**SHORT TASK**
Answer with nothing but a number: how many lines include the word "follow"?
-- begin --
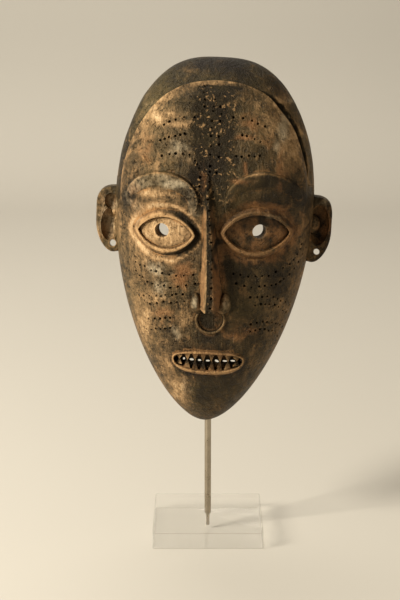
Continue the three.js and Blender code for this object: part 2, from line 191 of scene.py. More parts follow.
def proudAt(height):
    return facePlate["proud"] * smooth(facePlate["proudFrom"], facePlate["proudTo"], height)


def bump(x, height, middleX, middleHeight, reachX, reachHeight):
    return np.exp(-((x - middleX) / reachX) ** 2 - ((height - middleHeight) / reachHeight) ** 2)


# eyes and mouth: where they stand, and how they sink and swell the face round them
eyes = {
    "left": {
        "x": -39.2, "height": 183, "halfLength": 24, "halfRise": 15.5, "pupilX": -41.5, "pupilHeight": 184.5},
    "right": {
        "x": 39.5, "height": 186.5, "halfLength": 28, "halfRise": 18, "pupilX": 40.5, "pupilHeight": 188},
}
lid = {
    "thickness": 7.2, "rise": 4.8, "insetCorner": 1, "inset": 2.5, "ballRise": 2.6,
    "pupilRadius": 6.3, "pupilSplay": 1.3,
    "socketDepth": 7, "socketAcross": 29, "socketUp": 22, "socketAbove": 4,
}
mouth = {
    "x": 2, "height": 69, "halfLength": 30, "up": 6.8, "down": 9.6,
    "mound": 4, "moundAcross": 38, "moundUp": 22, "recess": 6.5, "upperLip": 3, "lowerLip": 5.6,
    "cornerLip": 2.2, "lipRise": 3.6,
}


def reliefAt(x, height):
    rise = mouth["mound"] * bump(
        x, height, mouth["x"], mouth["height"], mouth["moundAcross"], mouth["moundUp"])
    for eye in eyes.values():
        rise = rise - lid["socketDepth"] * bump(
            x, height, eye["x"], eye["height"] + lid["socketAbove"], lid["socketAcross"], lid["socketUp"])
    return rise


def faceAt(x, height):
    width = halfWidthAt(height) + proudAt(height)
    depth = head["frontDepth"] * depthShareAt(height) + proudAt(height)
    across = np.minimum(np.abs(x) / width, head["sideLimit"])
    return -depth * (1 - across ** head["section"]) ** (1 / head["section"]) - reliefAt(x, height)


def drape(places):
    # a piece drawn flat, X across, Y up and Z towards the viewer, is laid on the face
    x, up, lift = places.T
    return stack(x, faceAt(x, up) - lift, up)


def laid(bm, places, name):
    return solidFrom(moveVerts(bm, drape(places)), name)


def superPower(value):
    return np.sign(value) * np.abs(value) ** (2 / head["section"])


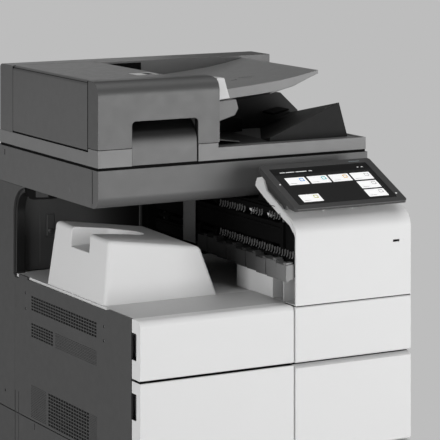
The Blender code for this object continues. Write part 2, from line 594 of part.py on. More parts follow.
-- end --
**FULL ANSWER**
2